Since you're driving instead of flying, you'll want to make the most of your journey to Death Valley National Park. Luckily, there are quite a few places to stop by on your way.

Visit Yosemite National Park

There are few places in the United States more beautiful or more famous than Yosemite. Plan to spend at least a day in this incredible park, and make sure to pack your camping and hiking gear.

In Yosemite, you'll find amazing waterfalls, hiking trails, fishing locations, and even a museum where you can get a taste of the park's history.

The image shows the Vernal Falls on the left and its staircase trail on the right side at dawn.
Spend the night at Yosemite National Park and catch the scenic view of Vernal Falls at dawn.

If you're into music, consider taking this road trip in July. This is when the annual Yosemite Music Festival takes place. Mixing talented musicians with the beauty of this national park is a recipe for an amazing experience.

If you're looking for a place to stay in Yosemite and prefer roughing it, camping is definitely an option. On the other hand, you could also stay at Evergreen Lodge, which is just 1 mile outside of Yosemite, and is surrounded by nature and incredible views. Not only is the lodge close to locations where you can go skiing, rock climbing, and hiking, they also have a seasonal outdoor pool.

READ MORE - Click here for more great hotel options

Explore Death Valley National Park

When you reach Death Valley National Park, you'll have plenty of things to keep you busy as you explore. From sand dunes to mountains to the Keane Wonder historic gold mine, you won't be at a shortage for things to do.

Death Valley National Park straight road with sights of the mountains ahead and some grasses on both sides.
Enjoy the sight of the peaks ahead while travelling along Death Valley National Park.
Boyd Hendrikse/

While you might expect a pretty desolate area, there are lots of places you can stay at in the valley. If you go to the south side of the valley, you'll find the area's more luxurious resorts.

If you're looking for something a little more central in Death Valley National Park, consider staying at the luxurious Inn at Death Valley. Enjoy their exercise facilities, as well as their outdoor pool. And don't forget to visit their sauna for some serious relaxing.

READ MORE - Click here for more great hotel options

Things to See on a Road Trip from San Francisco to Death Valley National Park

There are so many incredible sights you'll be able to stop and see on this road trip, it's hard to know where to start. Here are just a few examples of things to visit.

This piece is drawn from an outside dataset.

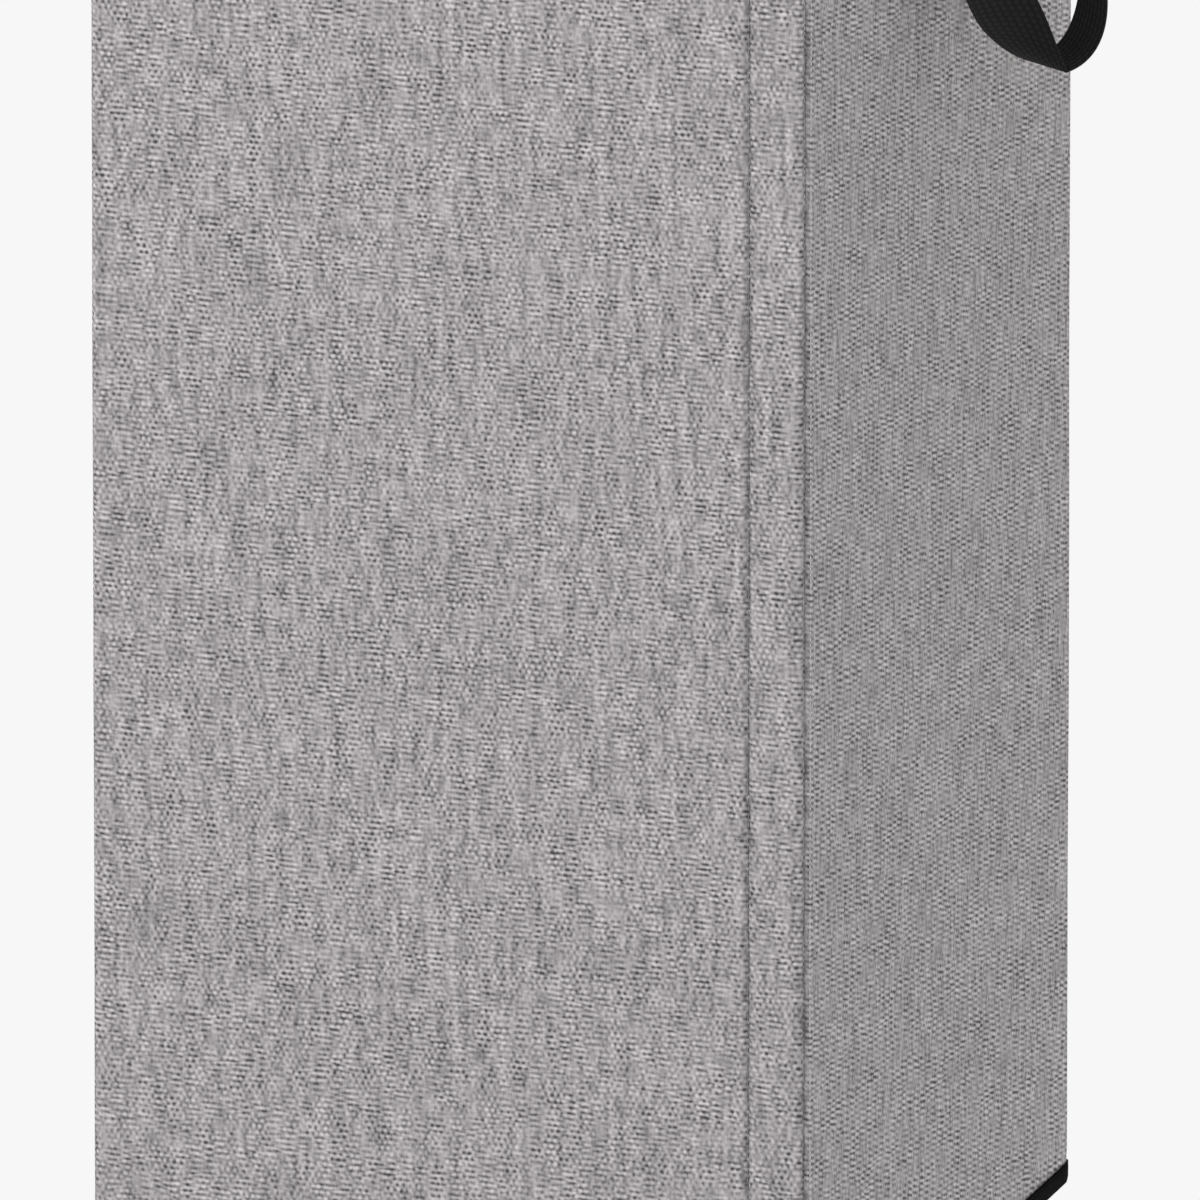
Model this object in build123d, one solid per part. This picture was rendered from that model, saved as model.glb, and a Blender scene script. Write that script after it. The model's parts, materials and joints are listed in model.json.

  1. Rainbow Pool: Your first stop could be at this beautiful natural pool and waterfall, where you can take a dip or do a little cliff jumping. Just be aware that this popular location can get crowded.
  2. Inyo National Forest: Located not far from Yosemite, Inyo National Park will be a bit of a detour, but one that's worth it. Check out the hiking trails and take in the beautiful mountain ranges and lakes in the area.
  3. Visit Tuolomne Grove: Located in Yosemite National Park, this grove is home to several beautiful sequoias. You'll be able to enjoy a less-traveled hiking trail.
  4. Mariposa Grove: Another grove of sequoias in Yosemite, Mariposa Grove is the largest sequoia grove in the park. It's also home to 2 of the 30 largest sequoia trees in the world.
  5. El Capitan: This is a large rock formation located in Yosemite. You'll find plenty of hiking trails, and even opportunities for rock climbing.
  6. Kings Canyon National Park: Couldn't get enough of the sequoia groves at Yosemite? Don't worry, Kings Canyon National Park has plenty of sequoias of its own. Take a hike down to visit the General Grant Tree, which is the largest tree in the General Grant Grove section of the park. This tree is estimated to be about 1,650 years old.
  7. Mesquite Flat Sand Dunes: Don't think your adventure is over once you reach Death Valley National Park. There's still plenty to do and see, like visiting the Mesquite Flat Sand Dunes. When the sun hits these dunes in the afternoon, you'll be treated to dramatic shadows to offset the desert landscape.
  8. The Racetrack: Also in Death Valley National Park, The Racetrack is a massive dried up mud bed. Here, you'll see stones that have moved across the dry mud, leaving trails behind them—thus the name, The Racetrack.
  9. Keane Wonder Mine: This mine, first staked out in 1903, is a historic landmark. During its peak production period, miners would have transported 70 tons of gold ore every day. Check this mine out to see an old remnant of Death Valley National Park's past.
  10. Rhyolite: This old ghost town is a long-abandoned mining town located in Death Valley. When you visit Rhyolite, make sure to stop at the strange, haunting art installation mean to represent The Last Supper.
A stunning image of the Mesquite Flat Sand Dunes with sands in orange color and a clear blue sky.
The stunning Mesquite Flat Sand Dunes will never disappoint you anytime during a bright sunny day.

Best Time to Go on a Road Trip from San Francisco to Death Valley National Park

If you're planning on driving from San Francisco to Death Valley National Park, the first thing you need to consider is the season. The Tioga Pass running through Yosemite is closed during the winter, so if you plan on going during the winter months, you won't be able to go through Yosemite.

Heading into Death Valley, you're going to be visiting one of the hottest places on earth. In summer months, the temperature can be upwards of 109°F (43.3°C). In 1913, Death Valley recorded the hottest temperature on earth, 134°F (56.6°C). And in August of 2020, the highest recorded temperature was 130°F (54.4°C).

Because Death Valley National Park can be unbearably hot during the summer months, and because the Tioga Pass is closed during winter, taking this road trip during the shoulder seasons is probably your best bet. Plus, if you go in the spring, you'll get to see Death Valley's springtime bloom.

No matter when you go, make sure that you bring plenty of water with you, especially if you do decide to go during the summer months. You'll also want to make sure that your car's AC is running properly—you'll need it!